What ports does BitTorrent use? Will it work with a firewall/NAT?
The quick summary: You need to forward your ports if you have NAT in order to get the fastest speeds. This is probably the most common thing that people fail to do when using BitTorrent. Read on for more details of what all this entails, and if it's something that you need to do.
Prior to version 3.2, BitTorrent by default uses ports in the range of 6881-6889. As of 3.2 and later, the range has been extended to 6881-6999. (These are all TCP ports, BitTorrent does not use UDP.) The client starts with the lowest port in the range and sequentially tries higher ports until it can find one to which it can bind. This means that the first client you open will bind to 6881, the next to 6882, etc. Therefore, you only really need to open as many ports as simultaneous BitTorrent clients you would ever have open. For most people it's sufficient to open 6881-6999.
The port range that BitTorrent uses is configurable, see the section on command line parameters, specifically the --minport and --maxport parameters.
The trackers to which BitTorrent must connect usually are on port 6969, so the client must have outbound access on this port. Some trackers are on other ports, however.
BitTorrent will usually work fine in a NAT (network address translation) environment, since it can function with only outbound connections. Such environments generally include all situations where multiple computers share one publicly-visible IP address, most commonly: computers on a home network sharing a cable or xDSL connection. If you are unsure of whether you have NAT or not, then try this link which will try to determine if you are behind a NAT gateway.
However, you will get better speeds if you can accept incoming connections as well. To do this you must use the "port forwarding" feature of whatever is performing the NAT/gateway task. For example, if you have a cable or DSL connection and a router/switch/gateway/firewall, you will need to go into the configuration of this device and forward ports 6881-6999 to the local machine that will be using BitTorrent. If your device makes it hard to enter a range of ports (if you must enter each one separately), then you can just do the first 10 or so ports, or however many simultaneous clients you plan to ever have open. If more than one person behind such a gateway wishes to use BitTorrent, then each machine should use a different port range, and the gateway should be configured to forward each port range to the corresponding local machine.
If you have one of these broadband router/NAT devices (such as the Linksys BEFSR41, D-Link DI-701/704, Netgear RT311, SMC Barricade, 3Com Home Ethernet Gateway, etc.) you will usually need to enter the web configuration of the device. If you're not sure, try http://192.168.1.1 or sometimes http://192.168.0.1. If you can't figure it out, try the manual for the device -- they are often on the manufacturer's web site in PDF form. You can also try the forums at places like Broadband Reports or Practically Networked.
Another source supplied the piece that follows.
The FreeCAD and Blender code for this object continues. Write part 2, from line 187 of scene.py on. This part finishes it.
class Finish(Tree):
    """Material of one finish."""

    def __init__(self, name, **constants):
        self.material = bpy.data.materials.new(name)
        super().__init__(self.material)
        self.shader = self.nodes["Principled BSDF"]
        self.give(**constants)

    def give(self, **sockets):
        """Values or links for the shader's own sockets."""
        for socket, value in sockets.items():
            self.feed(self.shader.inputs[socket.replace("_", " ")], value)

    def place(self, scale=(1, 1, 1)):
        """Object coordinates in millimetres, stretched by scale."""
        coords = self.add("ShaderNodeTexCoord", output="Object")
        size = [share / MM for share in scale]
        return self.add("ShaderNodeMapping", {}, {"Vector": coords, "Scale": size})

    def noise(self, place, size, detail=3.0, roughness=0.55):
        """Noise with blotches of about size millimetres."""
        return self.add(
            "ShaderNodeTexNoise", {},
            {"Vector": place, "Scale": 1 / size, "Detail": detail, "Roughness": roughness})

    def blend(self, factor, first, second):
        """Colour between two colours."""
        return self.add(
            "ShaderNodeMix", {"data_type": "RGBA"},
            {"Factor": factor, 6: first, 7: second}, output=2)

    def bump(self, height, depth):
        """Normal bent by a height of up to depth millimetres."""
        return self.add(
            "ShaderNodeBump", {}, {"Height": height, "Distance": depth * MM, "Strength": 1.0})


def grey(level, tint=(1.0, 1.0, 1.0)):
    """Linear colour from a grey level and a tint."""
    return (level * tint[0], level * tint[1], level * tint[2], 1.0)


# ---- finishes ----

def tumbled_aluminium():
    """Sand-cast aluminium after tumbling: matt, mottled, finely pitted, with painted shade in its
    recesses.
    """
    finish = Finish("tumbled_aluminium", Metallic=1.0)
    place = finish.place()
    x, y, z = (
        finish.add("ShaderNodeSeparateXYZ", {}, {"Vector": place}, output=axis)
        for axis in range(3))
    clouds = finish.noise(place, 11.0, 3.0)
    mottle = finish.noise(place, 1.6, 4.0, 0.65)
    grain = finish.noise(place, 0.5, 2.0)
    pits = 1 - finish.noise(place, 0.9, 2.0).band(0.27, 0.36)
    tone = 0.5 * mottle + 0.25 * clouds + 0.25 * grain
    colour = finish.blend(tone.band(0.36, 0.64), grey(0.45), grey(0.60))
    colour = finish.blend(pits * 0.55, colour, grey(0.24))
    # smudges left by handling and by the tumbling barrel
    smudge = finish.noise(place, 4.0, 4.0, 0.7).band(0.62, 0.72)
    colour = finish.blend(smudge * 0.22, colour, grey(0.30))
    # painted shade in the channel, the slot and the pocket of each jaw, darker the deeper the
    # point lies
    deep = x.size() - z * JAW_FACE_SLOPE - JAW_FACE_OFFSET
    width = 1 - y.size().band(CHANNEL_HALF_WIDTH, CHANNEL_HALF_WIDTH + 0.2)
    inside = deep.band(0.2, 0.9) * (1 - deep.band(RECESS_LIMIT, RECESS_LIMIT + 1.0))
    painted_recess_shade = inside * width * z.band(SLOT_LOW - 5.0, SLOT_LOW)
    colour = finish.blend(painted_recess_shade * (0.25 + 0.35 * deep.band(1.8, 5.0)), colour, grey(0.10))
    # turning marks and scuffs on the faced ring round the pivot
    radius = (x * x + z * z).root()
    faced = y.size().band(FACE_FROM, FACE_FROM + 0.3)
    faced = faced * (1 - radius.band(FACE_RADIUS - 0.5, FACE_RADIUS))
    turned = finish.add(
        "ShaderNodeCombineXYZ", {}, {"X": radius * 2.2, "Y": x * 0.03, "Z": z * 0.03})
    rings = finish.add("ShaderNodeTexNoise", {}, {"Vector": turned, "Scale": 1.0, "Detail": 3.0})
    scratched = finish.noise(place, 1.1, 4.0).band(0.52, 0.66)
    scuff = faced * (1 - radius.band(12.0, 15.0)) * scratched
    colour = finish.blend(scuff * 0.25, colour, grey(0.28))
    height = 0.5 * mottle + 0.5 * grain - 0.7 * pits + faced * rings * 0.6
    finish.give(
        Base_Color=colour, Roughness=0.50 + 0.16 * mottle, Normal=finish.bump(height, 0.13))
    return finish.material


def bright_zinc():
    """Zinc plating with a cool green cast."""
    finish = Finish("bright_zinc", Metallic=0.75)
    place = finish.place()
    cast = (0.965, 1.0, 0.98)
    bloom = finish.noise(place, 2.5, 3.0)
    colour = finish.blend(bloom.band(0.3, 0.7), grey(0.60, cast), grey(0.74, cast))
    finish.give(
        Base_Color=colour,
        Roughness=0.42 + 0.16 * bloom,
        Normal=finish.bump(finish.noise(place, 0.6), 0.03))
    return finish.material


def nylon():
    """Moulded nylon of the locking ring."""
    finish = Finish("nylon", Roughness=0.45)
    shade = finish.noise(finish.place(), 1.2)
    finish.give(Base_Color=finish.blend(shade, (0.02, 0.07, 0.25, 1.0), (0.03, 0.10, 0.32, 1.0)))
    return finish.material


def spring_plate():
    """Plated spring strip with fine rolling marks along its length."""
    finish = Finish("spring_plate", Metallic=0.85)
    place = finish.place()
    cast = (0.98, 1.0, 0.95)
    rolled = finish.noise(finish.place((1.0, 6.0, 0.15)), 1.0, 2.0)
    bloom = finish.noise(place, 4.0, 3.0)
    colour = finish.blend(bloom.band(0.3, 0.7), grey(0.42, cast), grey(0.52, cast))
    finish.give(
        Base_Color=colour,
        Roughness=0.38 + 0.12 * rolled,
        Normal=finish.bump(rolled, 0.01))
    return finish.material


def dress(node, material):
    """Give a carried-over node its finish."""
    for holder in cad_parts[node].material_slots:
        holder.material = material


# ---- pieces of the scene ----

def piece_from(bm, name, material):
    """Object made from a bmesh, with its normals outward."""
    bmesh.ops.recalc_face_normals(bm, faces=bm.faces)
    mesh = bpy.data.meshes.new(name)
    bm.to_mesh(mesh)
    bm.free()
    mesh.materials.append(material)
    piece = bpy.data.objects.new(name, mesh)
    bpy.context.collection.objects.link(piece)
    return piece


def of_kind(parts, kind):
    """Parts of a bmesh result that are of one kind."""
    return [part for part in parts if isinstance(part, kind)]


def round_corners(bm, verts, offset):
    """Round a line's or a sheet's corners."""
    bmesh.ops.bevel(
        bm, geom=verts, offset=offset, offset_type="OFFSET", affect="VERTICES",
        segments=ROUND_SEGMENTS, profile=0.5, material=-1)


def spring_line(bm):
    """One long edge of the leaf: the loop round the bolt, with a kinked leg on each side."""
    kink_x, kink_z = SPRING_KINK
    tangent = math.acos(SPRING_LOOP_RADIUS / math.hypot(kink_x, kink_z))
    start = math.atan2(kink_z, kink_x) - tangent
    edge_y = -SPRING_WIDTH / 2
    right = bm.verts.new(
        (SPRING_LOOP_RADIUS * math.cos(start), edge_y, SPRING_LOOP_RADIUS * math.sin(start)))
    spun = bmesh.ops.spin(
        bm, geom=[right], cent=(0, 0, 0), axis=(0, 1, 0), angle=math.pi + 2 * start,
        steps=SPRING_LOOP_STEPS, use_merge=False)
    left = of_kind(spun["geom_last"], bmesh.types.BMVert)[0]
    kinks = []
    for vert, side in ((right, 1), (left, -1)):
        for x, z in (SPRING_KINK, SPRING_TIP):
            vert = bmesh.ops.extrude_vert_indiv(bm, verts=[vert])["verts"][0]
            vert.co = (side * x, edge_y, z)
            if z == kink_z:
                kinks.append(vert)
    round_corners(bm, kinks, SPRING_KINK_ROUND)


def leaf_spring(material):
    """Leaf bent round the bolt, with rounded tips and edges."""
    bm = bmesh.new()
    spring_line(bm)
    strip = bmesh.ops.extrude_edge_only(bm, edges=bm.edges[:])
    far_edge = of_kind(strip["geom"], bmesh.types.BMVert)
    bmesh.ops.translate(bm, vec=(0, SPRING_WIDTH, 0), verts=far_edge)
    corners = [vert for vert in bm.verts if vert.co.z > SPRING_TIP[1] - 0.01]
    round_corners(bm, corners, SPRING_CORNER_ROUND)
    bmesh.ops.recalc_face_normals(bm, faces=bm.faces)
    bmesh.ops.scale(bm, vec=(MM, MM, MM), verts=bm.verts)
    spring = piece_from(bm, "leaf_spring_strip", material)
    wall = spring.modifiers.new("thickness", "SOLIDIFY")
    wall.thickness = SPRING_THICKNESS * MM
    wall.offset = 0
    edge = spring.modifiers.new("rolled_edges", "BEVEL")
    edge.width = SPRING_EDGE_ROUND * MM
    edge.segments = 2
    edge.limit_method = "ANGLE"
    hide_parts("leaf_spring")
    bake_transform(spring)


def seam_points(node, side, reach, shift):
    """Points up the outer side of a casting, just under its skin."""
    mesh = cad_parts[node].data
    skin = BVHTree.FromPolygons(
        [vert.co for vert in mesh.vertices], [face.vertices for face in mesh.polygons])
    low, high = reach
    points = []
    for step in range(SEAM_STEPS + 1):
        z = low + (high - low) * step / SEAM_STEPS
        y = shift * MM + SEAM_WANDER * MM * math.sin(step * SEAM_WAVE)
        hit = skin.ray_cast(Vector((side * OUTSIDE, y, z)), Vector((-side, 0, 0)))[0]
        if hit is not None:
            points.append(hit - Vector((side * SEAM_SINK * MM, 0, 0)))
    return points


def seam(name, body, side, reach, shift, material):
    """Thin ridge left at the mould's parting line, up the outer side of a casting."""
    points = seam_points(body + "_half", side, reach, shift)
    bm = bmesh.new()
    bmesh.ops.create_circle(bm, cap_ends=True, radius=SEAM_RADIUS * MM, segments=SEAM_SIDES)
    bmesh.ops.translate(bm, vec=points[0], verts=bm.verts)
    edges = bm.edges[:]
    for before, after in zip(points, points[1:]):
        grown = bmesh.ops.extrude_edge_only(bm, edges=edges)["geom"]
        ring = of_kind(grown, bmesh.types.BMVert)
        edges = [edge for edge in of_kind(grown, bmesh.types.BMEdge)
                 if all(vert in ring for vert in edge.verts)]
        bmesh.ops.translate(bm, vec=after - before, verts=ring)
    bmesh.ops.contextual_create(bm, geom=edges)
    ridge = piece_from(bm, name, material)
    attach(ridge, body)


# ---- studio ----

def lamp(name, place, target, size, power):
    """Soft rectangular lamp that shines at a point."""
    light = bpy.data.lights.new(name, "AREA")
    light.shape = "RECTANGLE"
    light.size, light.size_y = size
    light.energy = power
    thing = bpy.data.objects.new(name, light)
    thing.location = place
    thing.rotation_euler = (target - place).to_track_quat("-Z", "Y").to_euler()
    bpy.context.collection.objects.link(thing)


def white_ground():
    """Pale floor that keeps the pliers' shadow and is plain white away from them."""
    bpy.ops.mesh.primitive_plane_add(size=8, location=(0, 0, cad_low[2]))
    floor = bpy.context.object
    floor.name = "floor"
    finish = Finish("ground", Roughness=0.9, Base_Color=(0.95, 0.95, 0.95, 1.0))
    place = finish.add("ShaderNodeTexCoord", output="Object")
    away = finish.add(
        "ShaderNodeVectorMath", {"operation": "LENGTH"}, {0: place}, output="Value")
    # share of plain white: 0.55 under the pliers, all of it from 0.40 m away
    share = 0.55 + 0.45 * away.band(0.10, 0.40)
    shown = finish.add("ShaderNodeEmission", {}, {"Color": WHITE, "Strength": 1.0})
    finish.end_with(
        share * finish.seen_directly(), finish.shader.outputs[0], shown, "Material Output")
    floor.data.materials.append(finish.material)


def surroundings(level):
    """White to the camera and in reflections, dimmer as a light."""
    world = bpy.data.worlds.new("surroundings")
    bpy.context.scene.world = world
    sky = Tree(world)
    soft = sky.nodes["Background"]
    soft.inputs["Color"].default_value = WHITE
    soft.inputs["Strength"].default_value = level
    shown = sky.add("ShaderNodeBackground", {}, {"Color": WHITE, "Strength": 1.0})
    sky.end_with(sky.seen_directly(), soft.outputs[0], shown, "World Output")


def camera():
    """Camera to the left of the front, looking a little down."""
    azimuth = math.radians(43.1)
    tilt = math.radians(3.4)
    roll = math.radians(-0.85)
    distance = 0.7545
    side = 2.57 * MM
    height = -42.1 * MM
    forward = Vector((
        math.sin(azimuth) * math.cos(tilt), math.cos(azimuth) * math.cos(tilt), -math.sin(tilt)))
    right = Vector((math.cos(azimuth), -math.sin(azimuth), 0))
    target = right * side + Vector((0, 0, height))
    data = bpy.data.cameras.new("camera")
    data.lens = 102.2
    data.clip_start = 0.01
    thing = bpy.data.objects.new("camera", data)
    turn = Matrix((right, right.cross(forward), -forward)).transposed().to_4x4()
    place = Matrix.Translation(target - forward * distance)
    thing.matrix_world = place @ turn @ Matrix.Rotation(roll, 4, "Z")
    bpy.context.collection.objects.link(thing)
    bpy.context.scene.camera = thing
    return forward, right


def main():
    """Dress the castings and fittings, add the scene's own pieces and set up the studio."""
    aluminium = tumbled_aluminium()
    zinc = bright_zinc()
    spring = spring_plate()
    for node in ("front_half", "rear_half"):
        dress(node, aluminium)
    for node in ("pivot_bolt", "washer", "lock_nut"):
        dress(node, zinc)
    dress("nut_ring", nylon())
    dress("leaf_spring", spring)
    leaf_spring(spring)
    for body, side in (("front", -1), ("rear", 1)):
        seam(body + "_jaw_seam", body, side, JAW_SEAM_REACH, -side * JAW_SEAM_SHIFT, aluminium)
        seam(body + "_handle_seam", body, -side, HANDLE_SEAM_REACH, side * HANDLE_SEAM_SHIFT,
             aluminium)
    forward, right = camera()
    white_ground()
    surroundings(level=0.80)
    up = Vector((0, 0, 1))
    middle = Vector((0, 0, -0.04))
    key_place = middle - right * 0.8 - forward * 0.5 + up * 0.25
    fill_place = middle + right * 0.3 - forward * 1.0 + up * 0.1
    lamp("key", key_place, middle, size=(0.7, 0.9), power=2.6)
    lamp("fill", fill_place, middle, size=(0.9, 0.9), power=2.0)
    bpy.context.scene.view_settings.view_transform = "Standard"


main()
To see an example of what you're looking for, this is a link to the Linksys BEFSR41 manual. Look at page 55, under the section "Port Range Forwarding."
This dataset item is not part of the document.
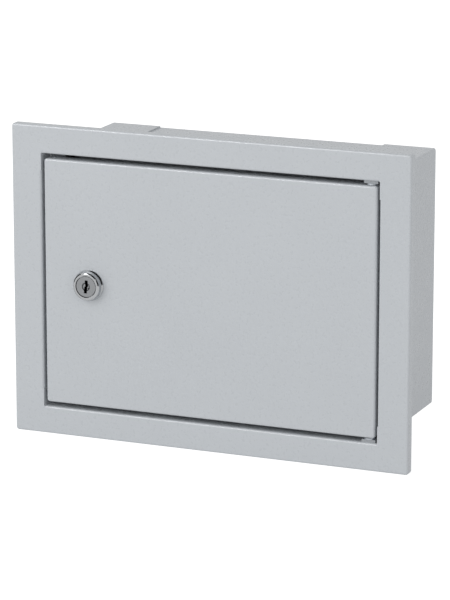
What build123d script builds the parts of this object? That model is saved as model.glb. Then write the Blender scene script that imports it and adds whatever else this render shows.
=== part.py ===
from build123d import *
import os

# Flush-mounted distribution board enclosure, one row of modular devices.
# Millimetres. X to the right, Y into the wall, Z up.
# The origin is the middle of the box's back face, so the board lies at negative Y.

os.makedirs("parts", exist_ok=True)

# Sheet metal
sheet = 1.0
bend_inside = 0.6
bend_outside = bend_inside + sheet
corner_over_bend = 0.4

# Trim frame and the opening that it leaves
board_depth = 120.0
frame_width = 300.0
frame_height = 225.0
frame_return = 7.0
border_side = 22.7
border_top = 20.1
rebate_depth = 16.0
catch_lip = 11.0
corner_relief = 12.5
corner_seam = 0.3
frame_screw_from_corner = 31.0

# Wall box behind the frame
box_gap_side = 1.4
box_over_opening = 1.4
box_gap_collar = 0.5
box_lip = 10.0
ear_length = 38.6
wall_hole_radius = 3.0
wall_hole_spacing_x = 180.0
wall_hole_spacing_z = 120.0
knockout_radius = 10.2
knockout_pitch = 27.0
knockout_lift = 0.4
knockout_from_back = 62.0

# Door, hung on the right
door_gap_hinge = 2.0
door_gap_lock = 2.3
door_gap_top = 3.5
door_return = 10.0
lock_from_edge = 34.3

# Hinges: the axis stands this far in from the door's edge and from its face
hinge_inset = 5.0
pin_radius = 2.0
pin_running_gap = 0.06
pin_head_radius = 3.2
pin_head_height = 1.2
pin_head_chamfer = 0.36
lug_width = 10.0
lug_depth = 12.5
lug_thickness = 2.0
lug_round = 2.5
washer_radius = 4.0

# Clearances
moving_gap = 0.3
thread_gap = 0.05
screw_hole_gap = 0.3

# Cam lock
lock_head_radius = 11.2
lock_head_height = 5.6
lock_head_rim = 0.6
lock_skirt_height = 1.75
lock_skirt_radius = 10.3
lock_collar_height = 4.95
lock_collar_radius = 10.1
lock_front_radius = 9.2
lock_edge_round = 0.15
lock_body_radius = 9.0
lock_flat_half = 8.0
lock_body_gap = 0.15
plug_radius = 7.65
plug_flange = 2.2
plug_shaft_radius = 6.25
plug_running_gap = 0.05
plug_recess = 0.2
plug_edge = 0.3
keyway_height = 9.4
keyway_width = 2.3
keyway_offset = 0.7
keyway_depth = 9.0
key_dish_radius = 3.1
key_dish_floor = 1.5
key_dish_depth = 0.8
nut_across_flats = 22.0
nut_thickness = 4.0
cam_thickness = 2.0
cam_reach = 28.5
cam_hub_radius = 9.0
cam_tip_radius = 6.0
cam_lip_gap = 2.0
tang_side = 7.5
cam_screw_radius = 2.5
cam_screw_length = 9.0
cam_washer_radius = 6.0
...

If you are using Microsoft's ICS (Internet Connection Sharing), this article on mapping ports might be useful.
If you are using a software firewall, then you must also enable incoming connections to be answered by the BitTorrent client program. Note that Windows XP includes a primitive firewall ("Internet Connection Firewall" or ICF) which you may have to configure for BitTorrent. Here are the directions for opening ports in the Windows XP firewall:
Open the 'Network Connections' folder (click Start, then Control Panel, then Network and Internet Connections, then Network Connections.)
Click the shared connection or the Internet connection that is protected by Internet Connection Firewall, and then, under Tasks, click Change settings of this connection.
On the Advanced tab, click Settings.
For each port you wish to forward, (i.e. 6881, 6882, ... 6999) do the following:
On the Services tab, click Add and enter all of the following information:
In Description of service, type an easily recognized name for the service, such as "BitTorrent".
In Name or IP address of the computer hosting this service on your network, enter 127.0.0.1 (this means "the local machine.")
In both External and Internal port number for this service, enter the port number, e.g. 6881.
Select TCP, then OK.
See this link or this link for more information about the XP firewall.
If you are running another type of software firewall (such as Zone Alarm Pro, Norton Firewall, McAfee Firewall, BlackICE Defender, etc.), you may have to do something similar to allow inbound access on ports 688x to the BitTorrent client (usually btdownloadgui.exe.)
For example, in Zone Alarm Pro, in the Program Listings, click on the program's name (btdownloadgui.exe) and then click the Options button and then enter the ports to use. If you're having trouble connecting, you might try giving BitTorrent access to all ports.
To open ports in the Mac OS X firewall, do the following:
Open System Preferences.
Select the Firewall tab.
Click the New... button.
Click the popup menu in the dialog that appears, and choose Other....
In the Port Number, Range, or Series field, enter 6881-6999.
In the Name field, enter BitTorrent (or any other identifying string.)